Lathergy: (n.)

When you’re too lazy to bother shaving.


I haven’t shaved in weeks. My face looks like a cat’s lounging pillow. Wispy, errant, and sparse.

I cannot grow facial hair the way most men grow facial hair.

My cheeks are patchy – two tufts of steel wool, the color of a doormouse.

My moustache is a downy wisp of a thing, barely there. A smear of meringue.

And yet, the longer I wait and more I edit (I’ve since jettisoned the cheekpuffs, leaving only the moustache and everpresent tuft of chin scruff), the prouder I become.

I used to roll my eyes at those baroquely moustachioed man-chaps… and with good reason, sure. It takes a certain kind of twerp to wear a 19th century moustache while talking on an iPhone. All those tiresome hipsterettes with their twee little moustache tattoos on their fingerside. Enough, I say. Enough.

But the longer I wait… the more I see.

My moustache… it’s growing fuller. Broader. I’ve never let it get so big before. So many Movembers and Moustache Marches I’ve sat by, soft-faced and sidelined.
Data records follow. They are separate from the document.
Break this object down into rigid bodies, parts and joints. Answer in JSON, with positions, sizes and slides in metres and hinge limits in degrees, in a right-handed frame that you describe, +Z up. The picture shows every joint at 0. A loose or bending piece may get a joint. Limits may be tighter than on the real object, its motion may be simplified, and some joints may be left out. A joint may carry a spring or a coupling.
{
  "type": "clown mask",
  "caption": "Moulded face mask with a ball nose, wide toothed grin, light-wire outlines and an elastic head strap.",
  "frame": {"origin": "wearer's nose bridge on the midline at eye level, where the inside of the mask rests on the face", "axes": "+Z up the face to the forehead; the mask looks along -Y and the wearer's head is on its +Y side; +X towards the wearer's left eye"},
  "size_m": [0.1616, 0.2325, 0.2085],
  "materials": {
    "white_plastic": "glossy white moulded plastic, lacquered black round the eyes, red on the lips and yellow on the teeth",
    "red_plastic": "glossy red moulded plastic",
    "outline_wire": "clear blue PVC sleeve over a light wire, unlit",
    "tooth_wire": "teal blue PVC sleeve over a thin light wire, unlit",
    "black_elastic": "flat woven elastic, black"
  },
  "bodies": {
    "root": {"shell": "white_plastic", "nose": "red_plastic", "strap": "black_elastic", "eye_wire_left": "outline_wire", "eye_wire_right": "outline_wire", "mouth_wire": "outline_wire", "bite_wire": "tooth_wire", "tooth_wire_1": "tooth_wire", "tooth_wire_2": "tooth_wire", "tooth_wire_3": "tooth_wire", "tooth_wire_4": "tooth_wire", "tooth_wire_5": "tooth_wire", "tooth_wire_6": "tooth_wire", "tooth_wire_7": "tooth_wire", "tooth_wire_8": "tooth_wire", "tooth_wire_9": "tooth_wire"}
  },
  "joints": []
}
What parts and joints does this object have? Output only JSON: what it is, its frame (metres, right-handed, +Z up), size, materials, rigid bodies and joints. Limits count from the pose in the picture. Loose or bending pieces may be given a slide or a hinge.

But now I see it, growing darker, potent, and powerful.

What I wouldn’t give for the chance to wear an even fuller beard:

A knotted viking’s warrior braid.

Or the conical stalactite of a Pharoh.

The Rabbi’s tetragrammatonic pour.

A Marxian riot of ashen whiskers.

O! So many me’s I’ll never get to be…


8 thoughts on “Lathergy: (n.)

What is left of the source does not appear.